Computing Teichmuller Shape Space

Shape indexing, classification, and retrieval are fundamental problems in computer graphics. This work introduces a novel method for surface indexing and classification based on Teichmuller theory. Two surfaces are conformal equivalent, if there exists a bijective angle-preserving map between them. The Teichmuller space for surfaces with the same topology is a finite dimensional manifold, where each point represents a conformal equivalence class, and the conformal map is homotopic to Identity. A curve in the Teichmuller space represents a deformation process from one class to the other.
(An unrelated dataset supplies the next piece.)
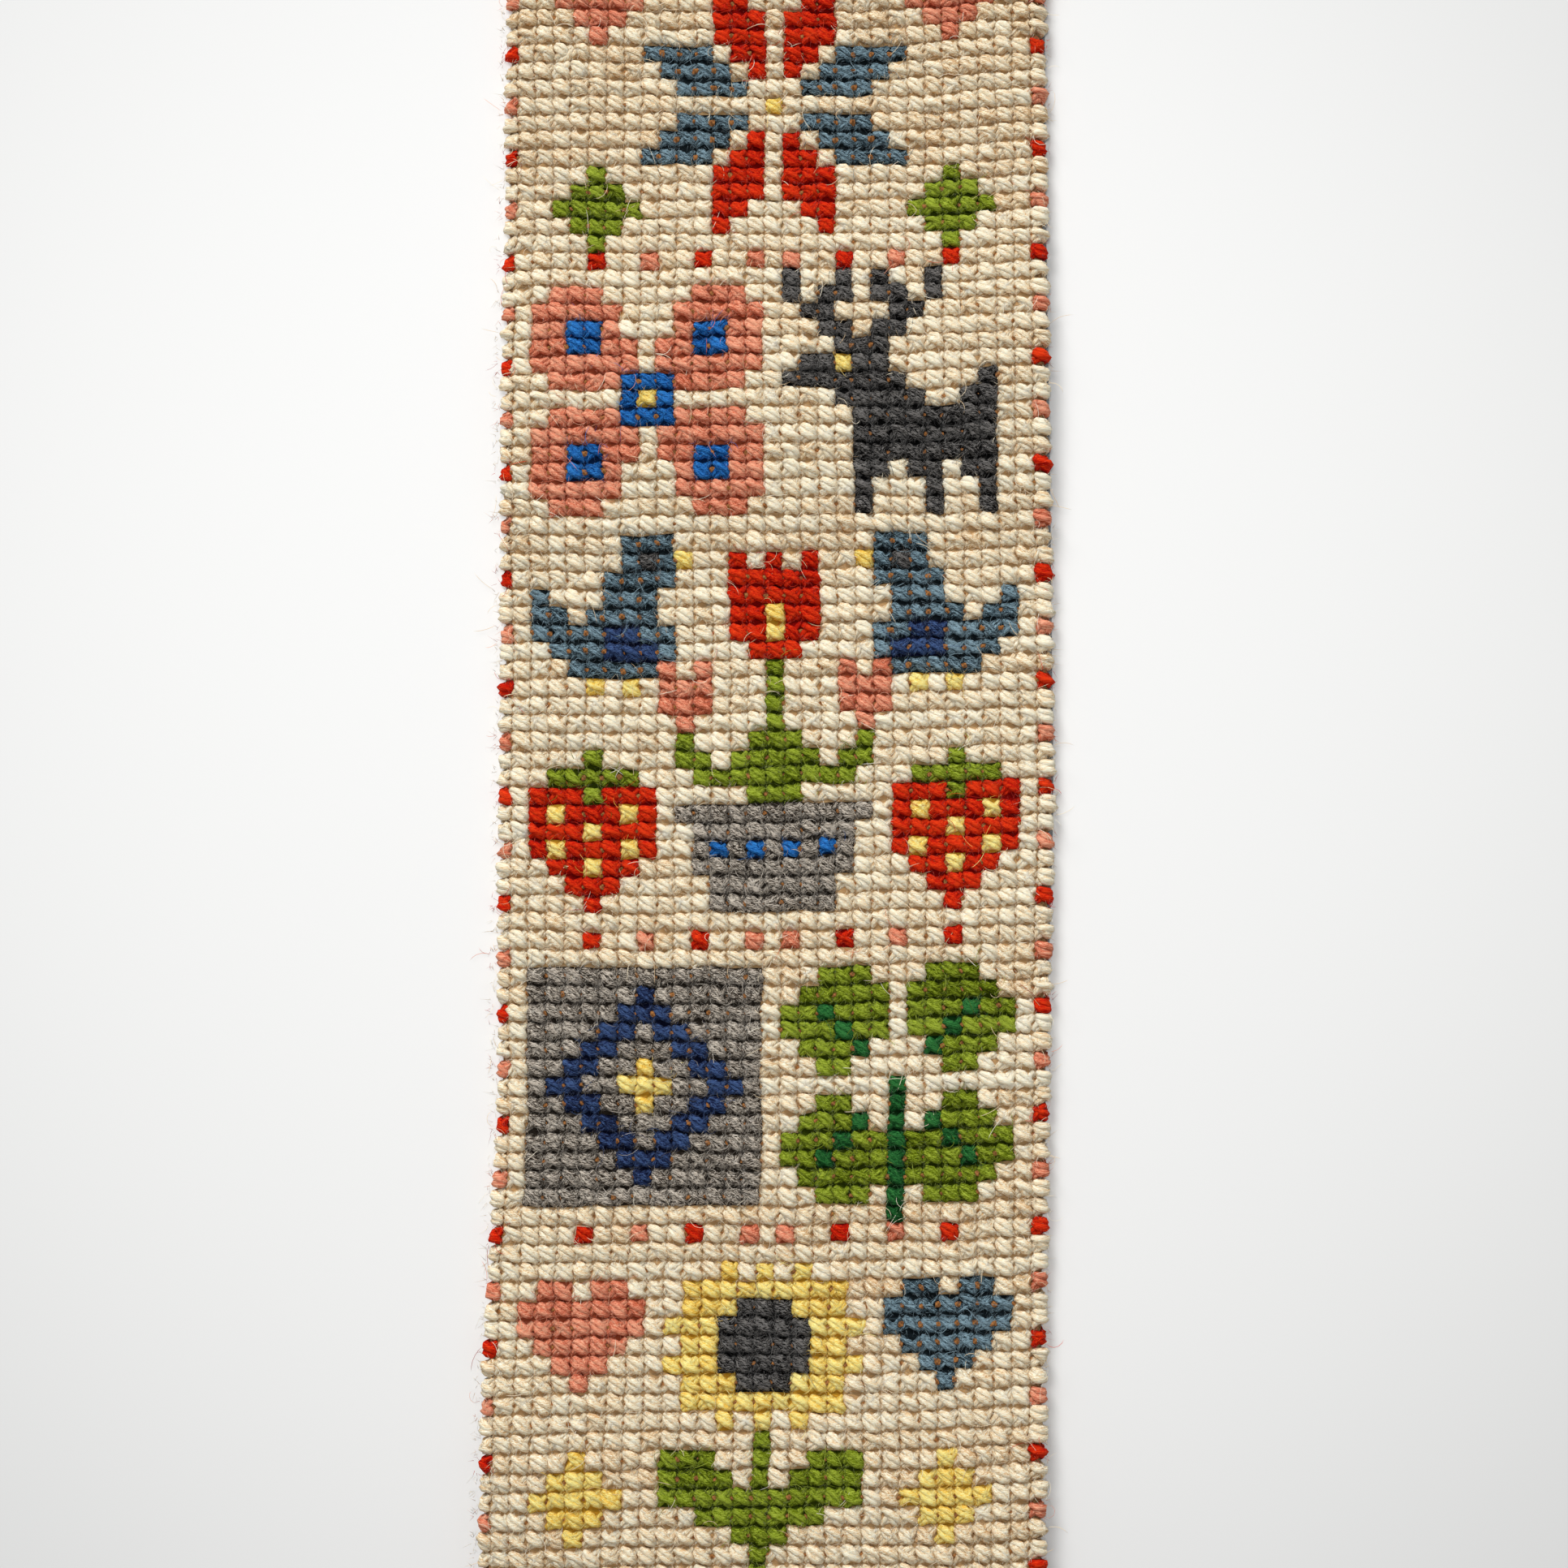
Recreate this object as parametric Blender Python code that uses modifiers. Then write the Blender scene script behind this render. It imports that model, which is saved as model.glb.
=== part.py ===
"""A long, narrow cross-stitch hanging in wool, lying face up on a flat surface.

Metres, with the surface at Z = 0. The length runs along Y, the width along X, and the
origin is in the middle of the underside. The hanging is two pieces of cloth: the
embroidered band, whose edges are turned under in one mitred hem, and a plain lining
that covers the back of that hem. Each is first drawn flat, and then laid in the outline
and the shallow waves in which the band rests.
"""

from collections import namedtuple
import math

import bmesh
import bpy
import numpy as np

MM = 0.001

# One cross stitch is square, and the number of stitches gives the band's size. The
# outermost column on each side rolls over its fold, which takes a little off the width.
STITCH = 3.6 * MM
COLUMNS = 31
ROWS = 120
ROLLED_OFF = 0.7 * MM
HALF_WIDTH = COLUMNS * STITCH / 2 - ROLLED_OFF
HALF_LENGTH = ROWS * STITCH / 2

# Wool covers the front on both faces of the canvas. The hem behind it is bare canvas.
FRONT_THICK = 2.2 * MM
HEM_THICK = 1.0 * MM
HEM_WIDTH = 16 * MM
SLIT = 0.3 * MM
FOLD_REACH = SLIT / 2 + (FRONT_THICK + HEM_THICK) / 2
CORNER = 5 * MM

# Between the hems the front bridges the lining and sinks a little towards it.
SAG = 1.0 * MM
SAG_START = 11 * MM
SAG_RUN = 14 * MM

LINING_THICK = 1.0 * MM
LINING_RIM = 0.3 * MM
LINING_TUCK = 1.5 * MM
CLEARANCE = 0.3 * MM

# Where the two long edges lie, in millimetres, and how far the lining's right edge
# shows past the band's right edge. Below zero it is tucked behind it.
Station = namedtuple("Station", "y left right peek")
STATIONS = (
    Station(-216, -56.8, 52.4, -1.2),
    Station(-152, -56.6, 52.9, -1.2),
    Station(-108, -56.1, 53.7, -1.2),
    Station(-88, -55.2, 54.1, -1.0),
    Station(-69, -53.9, 54.6, -0.6),
    Station(-37, -54.0, 55.3, 0.1),
    Station(-6, -54.2, 56.1, 0.5),
    Station(43, -54.1, 56.0, 0.5),
    Station(92, -54.1, 55.5, 0.4),
    Station(159, -54.0, 55.7, 0.5),
    Station(216, -54.0, 55.6, -0.8),
)
EDGE_EASE = 7 * MM

# The rows of stitches climb a little from the left edge to the right one, and most of
# all at the right edge.
ROW_CLIMB = 1.0 * MM
EDGE_CLIMB = 1.0 * MM

# The waves that lift the cloth off the surface, in millimetres. The lean is how far
# a crest runs towards +Y for each millimetre towards +X.
Wave = namedtuple("Wave", "y length height lean")
WAVES = (
    Wave(79, 96, 3.0, 0.12),
    Wave(-150, 112, 3.2, -0.10),
)

# The meshes. Lines are set closer together towards the folds.
BAND_COLUMNS = 12
BAND_ROWS = 44
LINING_COLUMNS = 8
FOLD_STEPS = 6


def clear_scene():
    for obj in list(bpy.data.objects):
        bpy.data.objects.remove(obj, do_unlink=True)


def cloth_material(name, colour, roughness):
    material = bpy.data.materials.new(name)
    material.use_nodes = True
    shader = material.node_tree.nodes["Principled BSDF"]
    shader.inputs["Base Color"].default_value = (*colour, 1)
    shader.inputs["Roughness"].default_value = roughness
    shader.inputs["Metallic"].default_value = 0
    return material


def add_piece(name, bm, material, collection):
    mesh = bpy.data.meshes.new(name)
    bm.to_mesh(mesh)
    bm.free()
    mesh.materials.append(material)
    mesh.shade_smooth()
    obj = bpy.data.objects.new(name, mesh)
    collection.objects.link(obj)
    return obj


def station_value(column, y):
    """One column of the stations at y, in metres, averaged over a short stretch."""
    ys = [station.y * MM for station in STATIONS]
    values = [getattr(station, column) * MM for station in STATIONS]
    return float(np.mean(np.interp([y - EDGE_EASE, y, y + EDGE_EASE], ys, values)))


def wave_height(x, y):
    """How far the cloth is lifted off the surface at a place."""
    height = 0.0
    for wave in WAVES:
        away = (y - wave.y * MM - wave.lean * x) / (wave.length * MM / 2)
        if abs(away) < 1:
            height += wave.height * MM * math.cos(away * math.pi / 2) ** 2
    return height


def laid(x, y, z, left, right):
    """Where a point of flat cloth, HALF_WIDTH to each side of x = 0, comes to lie."""
    side = x / HALF_WIDTH
    climbed = y + ROW_CLIMB * side / 2 + EDGE_CLIMB * max(0.0, side) ** 3
    place = left + (right - left) * (side + 1) / 2
    return place, climbed, z + wave_height(place, climbed)


def crowd(s, amount, power):
    """Moves a grid line at s, from -1 to 1, towards the nearer end."""
    return s * (1 + amount) - amount * math.copysign(abs(s) ** power, s)


def flat_grid(columns, rows, half_width, half_length):
    """An open flat mesh facing up, with its lines crowded towards its edges."""
    bm = bmesh.new()
    bmesh.ops.create_grid(bm, x_segments=columns, y_segments=rows, size=1)
    for vert in bm.verts:
        vert.co.x = half_width * crowd(vert.co.x, 0.3, 3)
        vert.co.y = half_length * crowd(vert.co.y, 0.08, 9)
    return bm


def soften_corner(x, y):
    """Draws a point near one of the four corners in, so that the corner is round."""
    start_x = HALF_WIDTH - CORNER
    start_y = HALF_LENGTH - CORNER
    over_x = (abs(x) - start_x) / CORNER
    over_y = (abs(y) - start_y) / CORNER
    if over_x <= 0 or over_y <= 0:
        return x, y
    drawn_x = start_x + CORNER * over_x * math.sqrt(1 - over_y**2 / 2)
    drawn_y = start_y + CORNER * over_y * math.sqrt(1 - over_x**2 / 2)
    return math.copysign(drawn_x, x), math.copysign(drawn_y, y)


def sag_depth(x, y, half_width, half_length):
    """How far the front sinks at a place, from nothing over the hem to the full sag."""
    inside = min(half_width - abs(x), half_length - abs(y))
    t = min(1.0, max(0.0, (inside - SAG_START) / SAG_RUN))
    return SAG * t * t * (3 - 2 * t)


def hem_rings():
    """(inset, drop, thickness share) of each ring from the front's edge to the hem's."""
    hem_share = HEM_THICK / FRONT_THICK
    rings = []
    for step in range(1, FOLD_STEPS + 1):
        angle = math.pi * step / FOLD_STEPS
        share = 1 + (hem_share - 1) * step / FOLD_STEPS
        outward = math.sin(angle) * SLIT / 2
        rings.append((-outward, (1 - math.cos(angle)) * SLIT / 2, share))
    rings.append((HEM_WIDTH, SLIT, hem_share))
    return rings


def turn_under(bm, half_width, half_length, shares):
    """Extrudes the edge of a flat sheet round a fold and back under it, mitred."""
    edges = [edge for edge in bm.edges if edge.is_boundary]
    inset_before = 0.0
    drop_before = 0.0
    for inset, drop, share in hem_rings():
        made = bmesh.ops.extrude_edge_only(bm, edges=edges)["geom"]
        scale_x = (half_width - inset) / (half_width - inset_before)
        scale_y = (half_length - inset) / (half_length - inset_before)
        for item in made:
            if isinstance(item, bmesh.types.BMVert):
                item.co.x *= scale_x
                item.co.y *= scale_y
                item.co.z -= drop - drop_before
                item[shares] = share
        edges = [item for item in made if isinstance(item, bmesh.types.BMEdge)]
        edges = [edge for edge in edges if edge.is_boundary]
        inset_before, drop_before = inset, drop


def embroidered_band(material, collection):
    """The stitched canvas and its turned-under hem, as one cloth."""
    half_width = HALF_WIDTH - FOLD_REACH
    half_length = HALF_LENGTH - FOLD_REACH
    bm = flat_grid(BAND_COLUMNS, BAND_ROWS, half_width, half_length)
    shares = bm.verts.layers.float.new("share")
    for vert in bm.verts:
        vert[shares] = 1.0
        vert.co.z = -sag_depth(vert.co.x, vert.co.y, half_width, half_length)
    turn_under(bm, half_width, half_length, shares)
    bmesh.ops.recalc_face_normals(bm, faces=bm.faces)
    front_underside = LINING_THICK + CLEARANCE + HEM_THICK + SLIT
    for vert in bm.verts:
        x, y = soften_corner(vert.co.x, vert.co.y)
        left = station_value("left", y)
        right = station_value("right", y)
        vert.co = laid(x, y, front_underside + vert.co.z, left, right)
    weights = [vert[shares] for vert in bm.verts]
    band = add_piece("embroidered_band", bm, material, collection)
    group = band.vertex_groups.new(name="yarn_thickness")
    for index, weight in enumerate(weights):
        group.add([index], weight, "REPLACE")
    wool = band.modifiers.new("canvas_and_wool", "SOLIDIFY")
    wool.thickness = FRONT_THICK
    wool.offset = 1
    wool.use_even_offset = True
    wool.vertex_group = group.name
    return band


def lining(material, collection):
    """The plain cloth that the band lies on, flat on the surface between the waves."""
    bm = flat_grid(LINING_COLUMNS, BAND_ROWS, HALF_WIDTH, HALF_LENGTH - LINING_TUCK)
    for vert in bm.verts:
        x, y = soften_corner(vert.co.x, vert.co.y)
        left = station_value("left", y) + LINING_TUCK
        right = station_value("right", y) + station_value("peek", y)
        vert.co = laid(x, y, 0.0, left, right)
    sheet = add_piece("lining", bm, material, collection)
    cloth = sheet.modifiers.new("cloth", "SOLIDIFY")
    cloth.thickness = LINING_THICK
    cloth.offset = 1
    cloth.use_even_offset = True
    rim = sheet.modifiers.new("soft_rim", "BEVEL")
    rim.width = LINING_RIM
    rim.segments = 2
    rim.limit_method = "ANGLE"
    rim.angle_limit = math.radians(50)
    return sheet


def main():
    clear_scene()
    hanging = bpy.data.collections.new("cross_stitch_hanging")
    bpy.context.scene.collection.children.link(hanging)
    wool = cloth_material("cream_tapestry_wool", (0.52, 0.38, 0.25), 0.95)
    sateen = cloth_material("grey_cotton_sateen", (0.17, 0.18, 0.19), 0.8)
    embroidered_band(wool, hanging)
    lining(sateen, hanging)


main()
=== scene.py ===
# %% [markdown]
# # A narrow wool cross-stitch hanging, lying face up
#
# The real thing is a strip of coarse canvas. Every square of it is covered by one cross
# stitch in thick wool, its edges are turned under in a hem, and a plain cloth covers the
# back of the hem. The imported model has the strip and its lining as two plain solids. This
# script dresses them: it makes the canvas, some 3,700 stitches of twisted yarn, the loose
# fibres that stand out of the wool, the lining and the thread that holds it.
#
# Everything is worked out flat, in millimetres, as it lies in the embroiderer's frame, and
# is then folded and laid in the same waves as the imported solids.

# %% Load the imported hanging
import math
from collections import namedtuple

import bpy
import numpy as np
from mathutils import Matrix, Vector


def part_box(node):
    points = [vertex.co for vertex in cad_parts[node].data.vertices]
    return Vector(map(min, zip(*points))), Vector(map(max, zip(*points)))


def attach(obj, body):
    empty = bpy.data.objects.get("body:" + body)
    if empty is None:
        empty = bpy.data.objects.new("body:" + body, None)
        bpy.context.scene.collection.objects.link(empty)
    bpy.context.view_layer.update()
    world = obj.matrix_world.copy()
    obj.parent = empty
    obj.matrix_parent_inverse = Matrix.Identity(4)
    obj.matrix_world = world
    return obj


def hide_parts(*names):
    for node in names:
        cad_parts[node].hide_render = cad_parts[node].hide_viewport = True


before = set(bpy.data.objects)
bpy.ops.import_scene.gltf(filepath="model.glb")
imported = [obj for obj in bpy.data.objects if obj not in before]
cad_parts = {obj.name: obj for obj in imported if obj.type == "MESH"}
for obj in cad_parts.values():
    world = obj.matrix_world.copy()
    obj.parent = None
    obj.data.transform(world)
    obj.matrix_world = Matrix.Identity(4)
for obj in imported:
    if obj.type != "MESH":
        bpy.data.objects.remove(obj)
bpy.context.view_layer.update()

MM = 0.001
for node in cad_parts:
    low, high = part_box(node)
    print(node, "in mm:", [round(float(size) / MM, 1) for size in high - low])

# %% [markdown]
# ## How the cloth lies
#
# The outline wanders as it does on the table: the two long edges are given at a few places
# along the length, as in the solids. The rows of stitches climb towards the right edge, and
# two shallow waves lift the cloth. One function lays any point of folded cloth this way, so
# the canvas, the yarn, the fibres and the lining can never part.

# %% Sizes of the cloth
STITCH = 3.6
COLUMNS = 31
ROWS = 120
ROLLED_OFF = 0.7
HALF_WIDTH = COLUMNS * STITCH / 2 - ROLLED_OFF
HALF_LENGTH = ROWS * STITCH / 2

Station = namedtuple("Station", "y left right peek")
STATIONS = (
    Station(-216, -56.8, 52.4, -1.2),
    Station(-152, -56.6, 52.9, -1.2),
    Station(-108, -56.1, 53.7, -1.2),
    Station(-88, -55.2, 54.1, -1.0),
    Station(-69, -53.9, 54.6, -0.6),
    Station(-37, -54.0, 55.3, 0.1),
    Station(-6, -54.2, 56.1, 0.5),
    Station(43, -54.1, 56.0, 0.5),
    Station(92, -54.1, 55.5, 0.4),
    Station(159, -54.0, 55.7, 0.5),
    Station(216, -54.0, 55.6, -0.8),
)
EDGE_EASE = 7
ROW_CLIMB = 1.0
EDGE_CLIMB = 1.0

# A wave's crest lies at y on the middle line, and leans towards +Y for each mm towards +X.
Wave = namedtuple("Wave", "y length height lean")
WAVES = (Wave(79, 96, 3.0, 0.12), Wave(-150, 112, 3.2, -0.10))


def station_value(column, y):
    """One column of the stations at y, averaged over a short stretch."""
    ys = [station.y for station in STATIONS]
    values = [getattr(station, column) for station in STATIONS]
    return sum(np.interp(y + ease, ys, values) for ease in (-EDGE_EASE, 0, EDGE_EASE)) / 3


def lie(points, left_tuck=0.0, right_tuck=0.0, peeks=False):
    """Lays folded cloth, points in mm from its middle line, on the table, in metres.

    The tucks draw its two long edges in, and a cloth that peeks shows past the right one.
    """
    x, y, z = points.T
    side = x / HALF_WIDTH
    left = station_value("left", y) + left_tuck
    right = station_value("right", y) - right_tuck
    if peeks:
        right = right + station_value("peek", y)
    across = left + (right - left) * (side + 1) / 2
    along = y + ROW_CLIMB * side / 2 + EDGE_CLIMB * np.maximum(0, side) ** 3
    for wave in WAVES:
        away = (along - wave.y - wave.lean * across) / (wave.length / 2)
        z = z + wave.height * np.cos(np.clip(away, -1, 1) * math.pi / 2) ** 2
    return np.column_stack([across, along, z]) * MM


print("band:", round(2 * HALF_WIDTH, 1), "x", round(2 * HALF_LENGTH, 1), "mm")

# %% [markdown]
# ## How the edge is folded
#
# The outermost column of stitches rolls over the fold, so it shows from above only in part.
# A flat point past the start of the fold is therefore wound round a small radius, and past
# half a turn it runs back under the front. Under the fold the yarn is pressed flatter.

# %% Fold the edges under
CANVAS_AT = 3.3
FOLD_RADIUS = 0.8
YARN_RISE = 1.25
PRESSED = 0.45
FOLD_X = HALF_WIDTH - FOLD_RADIUS - YARN_RISE
FOLD_Y = HALF_LENGTH - FOLD_RADIUS - YARN_RISE
CORNER = 5.0

# Between the hems the canvas sinks a little. The sag starts this far inside the hem's fold.
SAG = 1.0
SAG_START = 11.0
SAG_RUN = 14.0
SAG_INSET = 1.75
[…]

In this work, we apply Teichmuller space coordinates as shape descriptors, which are succinct, discriminating and intrinsic, invariant under the rigid motions and scalings, and insensitive to resolutions. Furthermore, the method has solid theoretic foundation, and the computation of Teichmuller coordinates is practical, stable, and efficient. The algorithms for the Teichmuller coordinates of surfaces with positive or zero Euler numbers have been studied before. This work focuses on the surfaces with negative Euler numbers, which have a unique conformal Riemannian metric with -1 Gaussian curvature. The coordinates that we will compute are the lengths of a special set of geodesics under this special metric. The metric can be obtained by the curvature flow algorithm, the geodesics can be calculated using algebraic topological method. We tested our method extensively for indexing and comparison of about 100 of surfaces with various topologies, geometries, and resolutions. The experimental results show the efficacy and efficiency of the length coordinate of the Teichmuller space.